We sampled crab cakes and the prime rib dip that day.  I “stress” eat and had polished off the shoe string fries before I even knew it.  I do recall that the cakes and sandwich though were carefully prepared and quite satisfying.  Although I could not taste the goat cheese that was promised as part of the topping.  The next time I would like to try the California Baquette.
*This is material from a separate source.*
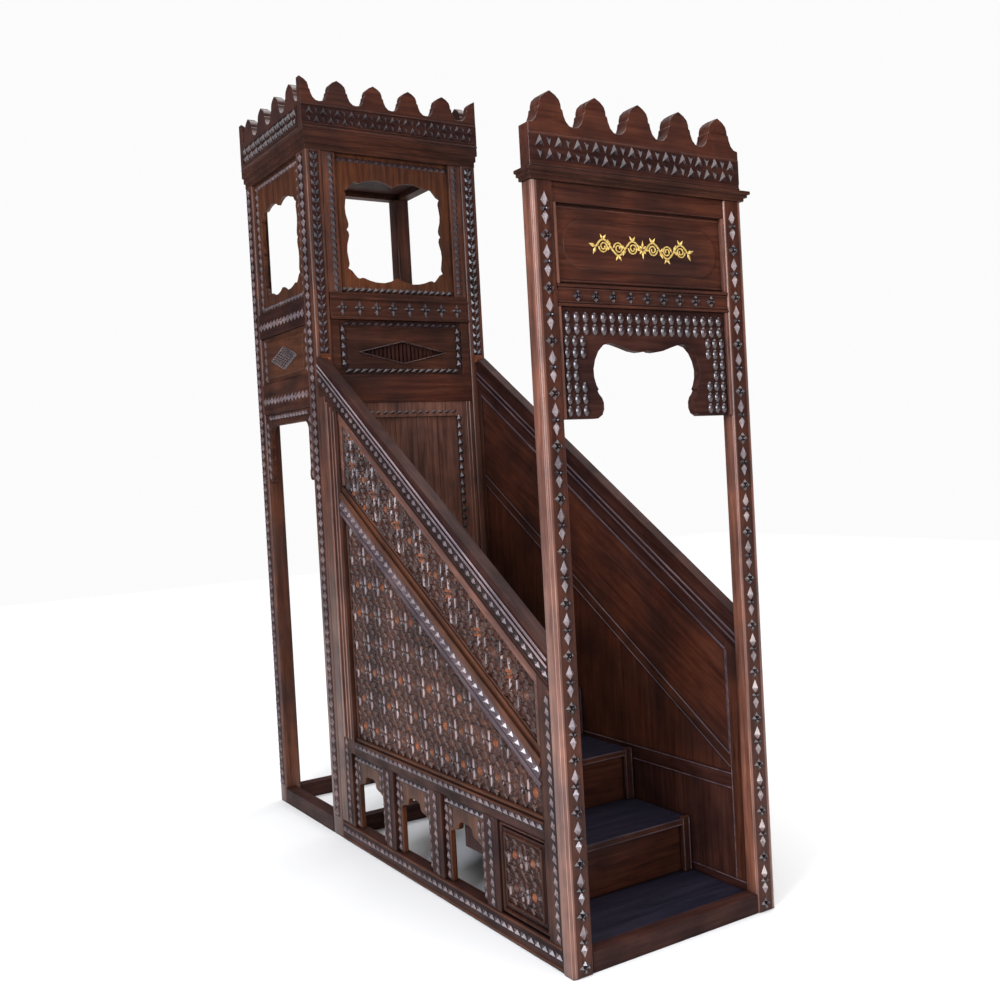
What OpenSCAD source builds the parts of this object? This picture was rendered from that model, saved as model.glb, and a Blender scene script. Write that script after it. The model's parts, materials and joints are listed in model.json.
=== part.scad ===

The Ivy Dining & Lounge on Urbanspoon

Kath’s quote: “Love and business and family and religion and art and patriotism are nothing but shadows of words when a man is starving.” -O. Henry

Rosa Mexicano-Part 2

August26

I also sampled the Ceviche de Atun con Camoranes which was citrus marinated (and therefore not cooked over heat) tuna and shrimp.  This was a delicious attempt although I prefer more lime juice and fresh (never frozen) seafood but I was in NY city not the Yucatan Peninsula so what did I expect?  Both these appetizers were part of the featured 3 course dinner menu.  The other untasted offering was Tortilla Soup.

Main dishes of Chicken Enchiladas and Steak Tacos came next.  Although our gang was underwhelmed by the Enchiladas, the tacos were a huge hit.  The skirt steak was grilled to a perfect medium rare and had been rubbed with guajillo and pasilla chiles, garlic, cumin and black pepper.  The mini cast iron pan that it was served in was accompanied by red bean-chorizo chili, corn esquites, chile de arbol salsa and freshly made warm tortillas.  We requested flour over the traditional corn, which they readily provided.  What made this dish exceptional was the bed of gooey Chihuahua cheese that the freshly carved steak was laid upon.

Under normal circumstances, dessert would not have been requested but since the third course was included in the flat price, we dutifully choked it down (lol).  OMGoodness…Pastel de Queso-cheesecake filled with baked apple-cajeta sauce and pecans and Pinquino-a Mexican chocolate cupcake filled with hazelnut mousse and topped with crème fraiche whipped cream and an espresso-piloncillo-chocolate sauce.

Food before drinks $35.-  a deal anywhere, an absolute steal in Manhattan.
Rosa Mexicano on Urbanspoon

Kath’s quote: “I’ll have my steak medium rare with no pink.”